The budget was usually low, this was because world war 2 was going on and it was felt that making films was less important than supplying troops and supplies. This meant that the directors had to be clever about set designs and special effects. This is why film noir tended to be a B movie film.

There were plenty of short, bare-bones "B" crime thrillers made during the 40s, but the research i did showed that not many of them packed the noir pedigree of "A" productions like Double Indemnity, The Killers, Kiss of Death. Many people thought that those are films that set the era's artistic agenda for cinematic crime - the "B" pictures from the majors, and the stuff from Monogram and PRC and Eagle-Lion studios, mainly copied what the "A" films did successfully.

To overcome the budget the directors would use very simple settings, yet effective. Their main way of creating atmosphere was to use lighting. This meant that the directors could draw the audience’s attention to what was important. which also is an ideal way to create the atmosphere Associated with film noir.

Neo noir is the term used for more modern noirs that still use the same themes and tones as the 1940’s films, but in colour.

Film noir films were typically about alienation, bleakness, disillusionment, pessimism, moral corruption, evil, guilt, desperation and paranoia. This was because they were using the ambience from the war. which is a common method with film makers, to use real life mood and situations.

Media Studies course outline

My Media Studies coursework is based on Film Noir. We have been asked to research the history of Film noir which will help our understanding. for our course we have been asked to create 3 pieces of film. The first is the premlinary exercise which is going to be used to show our understnding of framing and editing in filming. the second piece is the exchange were we have to show in film noir style the exchange of something.

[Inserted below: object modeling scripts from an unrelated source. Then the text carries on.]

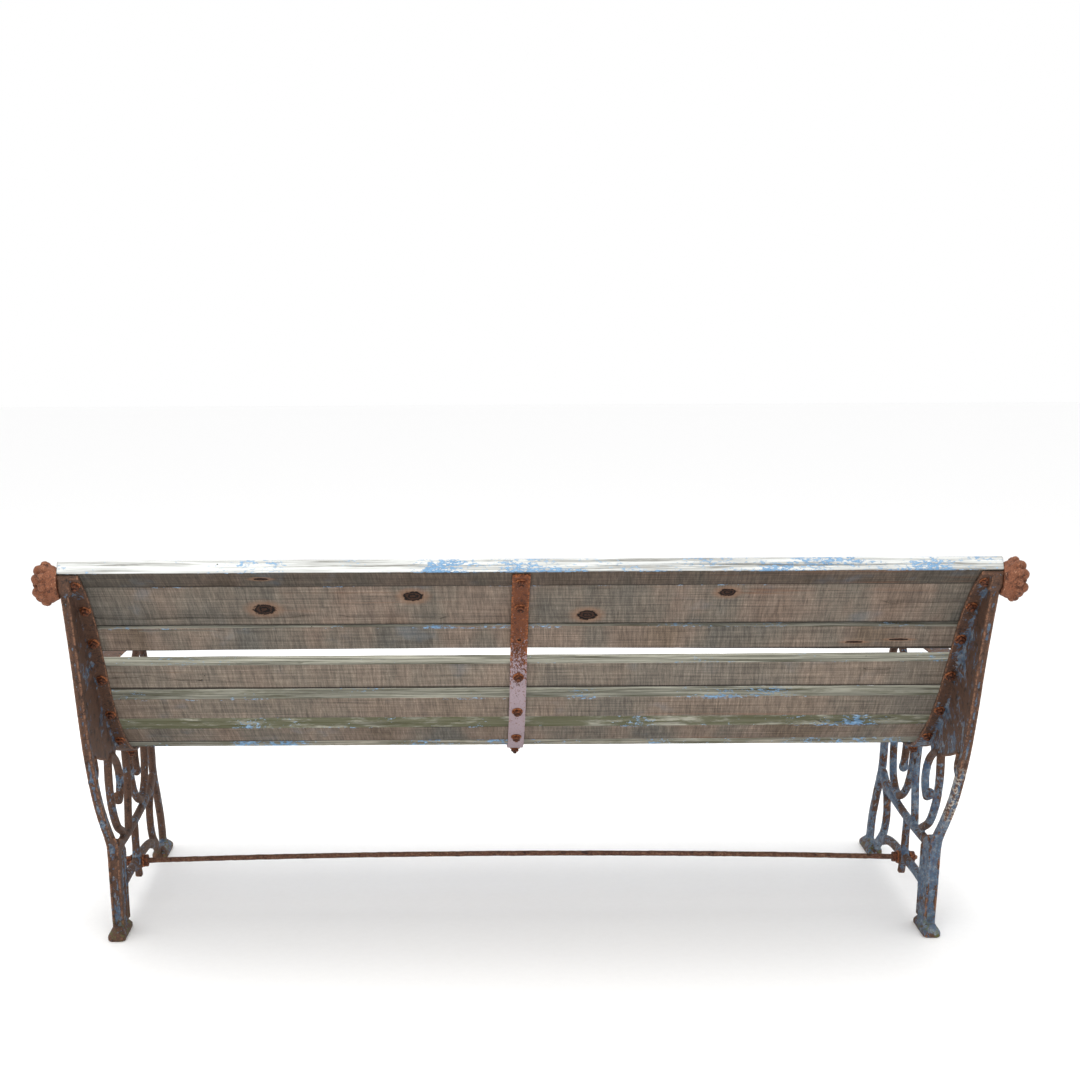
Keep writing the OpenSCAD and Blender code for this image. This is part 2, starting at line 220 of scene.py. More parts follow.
def plank(length, wide, thick, seed, bow, splits):
    """A worn plank along X, its up edge at +Y and the sitter's side at +Z.

    bow is the wander of its middle line as (x, y) points, and splits are cracks along the grain:
    the face they are in, their line as points, how wide they gape and how deep they go.
    """
    build = bmesh.new()
    hollow = build.verts.layers.float.new("hollow")
    stations = int(length / 0.005)
    rows = {"back": 16, "top": 6, "front": 12, "bottom": 5}
    half = {"y": wide / 2, "z": thick / 2}
    rings = []
    places = [-0.5, -0.5 + 0.0015 / length] + [i / stations - 0.5 for i in range(1, stations)] \
        + [0.5 - 0.0015 / length, 0.5]
    for number, share in enumerate(places):
        x = share * length
        at_end = 0.0014 if number in (0, len(places) - 1) else 0.0
        ragged = at_end * (1 + 0.8 * drift(seed, number, 4))
        a, b = half["y"] - ragged, half["z"] - ragged
        shift = between(bow, x)
        ring = []

        def put(y, z, dark=0.0):
            vertex = build.verts.new((x, y + shift, z))
            vertex[hollow] = dark
            ring.append(vertex)

        # Worn arrises: the corner radius comes and goes along the plank
        worn = [0.0022 + 0.0012 * drift(x * 9, seed + k, 3)
                + 0.003 * max(0, drift(x * 31, seed, k) - 0.35) for k in range(4)]
        sides = (("back", -a, a, -b, -1), ("top", -b, b, a, 1),
                 ("front", a, -a, b, 1), ("bottom", b, -b, -a, -1))
        for k, (side, start, end, level, out) in enumerate(sides):
            way = 1 if end > start else -1
            r0, r1 = worn[k], worn[(k + 1) % 4]
            count = rows[side]
            across = [start + way * r0 + (end - start - way * (r0 + r1)) * j / count
                      for j in range(count + 1)]
            depth = [0.0003 * drift(x * 60, c * 90, seed + 5 * k) for c in across]
            dark = [0.0] * (count + 1)
            for face, line, gape, deep in splits:
                if face != side or not line[0][0] < x < line[-1][0]:
                    continue
                share = (x - line[0][0]) / (line[-1][0] - line[0][0])
                open_here = gape * math.sqrt(max(0.0, 4 * share * (1 - share)))
                centre = between(line, x) + 0.0012 * drift(x * 38, seed, 7)
                j = 1 + round((sum(p[1] for p in line) / len(line) - across[0])
                              / (across[-1] - across[0]) * count)
                j = min(max(j, 1), count - 1)
                hold = min(1.0, 8 * share, 8 * (1 - share))
                for jj, off in ((j - 1, -way * open_here / 2), (j, 0), (j + 1, way * open_here / 2)):
                    across[jj] += (centre + off - across[jj]) * hold
                depth[j] += deep * hold
                # the crack's middle row, which the wood shader darkens as painted shade
                dark[j] = hold
            for j in range(count + 1):
                level_here = level - out * depth[j]
                if side in ("back", "front"):
                    put(across[j], level_here, dark[j])
                else:
                    put(level_here, across[j], dark[j])
            # the rounded corner after this side
            corner = {"back": (a, -b), "top": (a, b), "front": (-a, b), "bottom": (-a, -b)}[side]
            cy = corner[0] - math.copysign(r1, corner[0])
            cz = corner[1] - math.copysign(r1, corner[1])
            begin = {"back": -90, "top": 0, "front": 90, "bottom": 180}[side]
            for turn in (30, 60):
                angle = math.radians(begin + turn)
                put(cy + r1 * math.cos(angle), cz + r1 * math.sin(angle))
        rings.append(ring)
    skin(build, rings)
    bmesh.ops.recalc_face_normals(build, faces=build.faces)
    return build


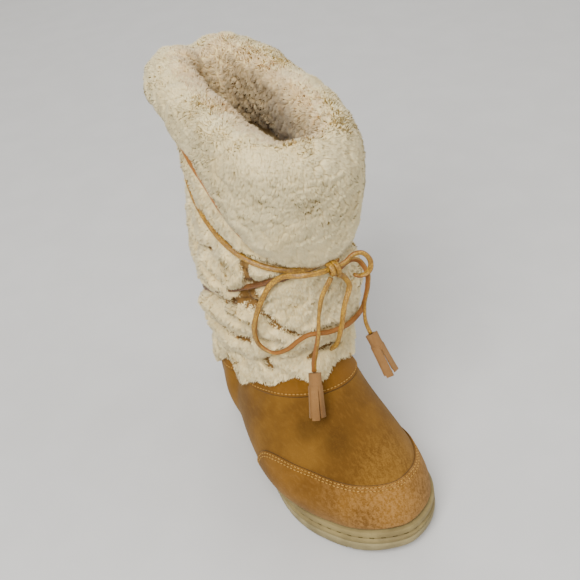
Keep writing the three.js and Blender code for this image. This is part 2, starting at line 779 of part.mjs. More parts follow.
const colours = {
  suede: new THREE.MeshStandardMaterial({ color: 0xa9742f, roughness: 0.95, metalness: 0 }),
  fleece: new THREE.MeshStandardMaterial({ color: 0xe6d9b4, roughness: 1, metalness: 0 }),
  rubber: new THREE.MeshStandardMaterial({ color: 0x8f7f55, roughness: 0.75, metalness: 0 }),
  tread: new THREE.MeshStandardMaterial({ color: 0x9a8a60, roughness: 0.8, metalness: 0 }),
  lace: new THREE.MeshStandardMaterial({ color: 0xb98a2e, roughness: 0.6, metalness: 0 }),
  tassel: new THREE.MeshStandardMaterial({ color: 0xa8693a, roughness: 0.9, metalness: 0 }),
  lining: new THREE.MeshStandardMaterial({ color: 0xcdb78c, roughness: 1, metalness: 0 }),
};

const boot = new THREE.Group();

function add(name, geometry, material) {
  const mesh = new THREE.Mesh(geometry, material);
  mesh.name = name;
  boot.add(mesh);
}

add("outsole", outsoleGeometry(), colours.tread);
add("midsole", midsoleGeometry(), colours.rubber);
add("insole", insoleGeometry(), colours.lining);
add("upper", upperGeometry(), colours.suede);
add("toe_cap", toeCapGeometry(), colours.suede);
add("ankle_band", ankleBandGeometry(), colours.suede);
add("shaft", shaftGeometry(), colours.fleece);
add("cuff", cuffGeometry(), colours.fleece);
add("lace_wraps", geometryOf(wrapsSolid(0)), colours.lace);
add("bow_knot", cordGeometry(knotPoints, 20), colours.lace);
add("left_loop", cordGeometry(leftLoopPoints, 34), colours.lace);
add("right_loop", cordGeometry(rightLoopPoints, 10), colours.lace);
add("short_end", cordGeometry(shortEndPoints, 12), colours.lace);
add("first_cord", cordGeometry(firstCordPoints, 12), colours.lace);
add("second_cord", cordGeometry(secondCordPoints, 14), colours.lace);
add("first_tassel", tasselGeometry(firstCordPoints, [-10.5, -18, -30]), colours.tassel);
add("second_tassel", tasselGeometry(secondCordPoints, [5, -23, -33]), colours.tassel);

export default boot;
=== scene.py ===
"""A winter boot for the right foot, dressed for its portrait.

A suede foot with a stitched toe cap and ankle band, a slumped sheepskin shaft with a turned-over cuff,
a thong laced round the shaft and tied in a bow with two tassels, and a stitched rubber cup sole.
Forms are worked out in the boot's own millimetres and turned into metres where a mesh is made. The toe
points to -Y, the inner side of the foot to +X, and the heel stands over the origin.
"""

from __future__ import annotations

import logging
import math
from dataclasses import dataclass, field
from enum import Enum
from typing import Callable, Sequence

import bmesh
import bpy
import numpy as np
from mathutils import Matrix, Vector
from mathutils.kdtree import KDTree


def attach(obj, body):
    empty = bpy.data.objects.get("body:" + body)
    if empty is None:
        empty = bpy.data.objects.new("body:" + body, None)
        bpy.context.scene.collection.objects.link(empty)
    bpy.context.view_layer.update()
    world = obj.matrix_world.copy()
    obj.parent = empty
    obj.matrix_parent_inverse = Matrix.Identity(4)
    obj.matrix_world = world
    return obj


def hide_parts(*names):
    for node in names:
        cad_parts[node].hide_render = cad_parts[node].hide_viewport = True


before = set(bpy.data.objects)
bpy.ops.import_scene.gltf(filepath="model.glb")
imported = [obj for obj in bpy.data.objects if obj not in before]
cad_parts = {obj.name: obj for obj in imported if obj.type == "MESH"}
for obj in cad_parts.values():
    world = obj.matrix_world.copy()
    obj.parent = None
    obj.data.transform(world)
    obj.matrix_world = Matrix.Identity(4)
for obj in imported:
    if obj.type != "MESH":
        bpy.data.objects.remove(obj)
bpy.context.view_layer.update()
LOG = logging.getLogger("boot")
MM = 0.001
Colour = tuple[float, float, float]
Array = np.ndarray


class Side(Enum):
    """The two sides of the sole's outline."""

    OUTER = "outer"
    INNER = "inner"


class Run(Enum):
    """The lace's runs round the shaft."""

    UPPER = "upper"
    MIDDLE = "middle"
    LOWER = "lower"


# The boot's own sizes, in millimetres, as in the part's source.


@dataclass(frozen=True)
class BootSizes:
    """Driving sizes of the boot, in millimetres."""

    sole_length: float = 276
    ball_width: float = 114
    heel_to_origin: float = 42
    sole_stack: float = 23
    heel_lift: float = 10
    toe_spring: float = 8
    arch_rise: float = 8
    tread_thickness: float = 10
    lug_depth: float = 3.5
    lug_groove: float = 4.5
    lug_pitch: float = 21
    upper_wall: float = 3
    feather_inset: float = 4
    collar_length: float = 120
    collar_width: float = 90
    collar_from_heel: float = 84
    collar_back: float = 110
    collar_front: float = 134
    overlay: float = 1.6
    band_reach: float = 44
    cap_reach: float = 42
    shaft_top_front: float = 326
    shaft_top_back: float = 344
    pile: float = 12
    covered_pile: float = 5
    hem_overlap: float = 28
    cuff_top_front: float = 345
    cuff_top_back: float = 362
    cuff_pile: float = 17
    cuff_lining: float = 14
    cuff_inside: float = 44
    lace_width: float = 4.6
    lace_thickness: float = 2.6
    cord: float = 4
    knot_radius: float = 4.7
    knot_turns: int = 2
    knot_up: float = 0.515
    knot_aside: float = 8
    tassel_length: float = 37
    tassel_width: float = 13
    gap: float = 0.3
    lace_gap: float = 0.8
    wrap_depth: float = 0.42
    fold_spread: float = 9
    toe_offset: float = 0.04


@dataclass(frozen=True)
class OutlineRow:
    """Half widths of the sole as shares of the ball width, at a share of its length."""

    along: float
    lateral: float
    medial: float


@dataclass(frozen=True)
class SectionRow:
    """A column of the upper: place round the sole, degrees round the collar, and its two handles."""

    at: float
    turn: float
    bulge: float
    lift: float
    flare: float
    drop: float


@dataclass(frozen=True)
class ReachRow:
    """How far the toe cap reaches up, at a place round the sole."""

    at: float
    reach: float


@dataclass(frozen=True)
class ShaftRow:
    """A level of the shaft's inner face, in shares of the collar's ring."""

    up: float
    length: float
    width: float
    forward: float
    lean: float
    square: float


@dataclass(frozen=True)
class FourWay:
    """A height at the back, outer side, front and inner side."""

    back: float
    outer: float
    front: float
    inner: float

    def at(self, turn: Array) -> Array:
        """The height at these degrees round the shaft.

        Args:
            turn: Degrees from the back over the outer side.

        Returns:
            The height, smooth through the four.
        """
        angle = np.radians(turn)
        middle = (self.back + self.outer + self.front + self.inner) / 4
        twice = (self.back + self.front - self.outer - self.inner) / 4
        slant = (self.back - self.front) * np.cos(angle) + (self.outer - self.inner) * np.sin(angle)
        return middle + slant / 2 + twice * np.cos(2 * angle)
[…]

Finally, we have been asked to create a 2-3 minute opening of a contemporary film noir.

BRIEF OF MAIN PIECE
we are being commissioned in groups of 3 or 4 to produce a 2-3 minute film opening sequence of a "contemporary 'film noir' thriller"(certification 15-18). Our work should update the noir genre but bring the values, traditions, narrative, mood and conventions of film noir to a new audience in contemporary style and setting. We will need to consider and mention what sort of institution it would sit within and the cinemas and distribution pattern the film would have film and also where it will sit best in the televsion schedules and on which TV station it would be most suited to.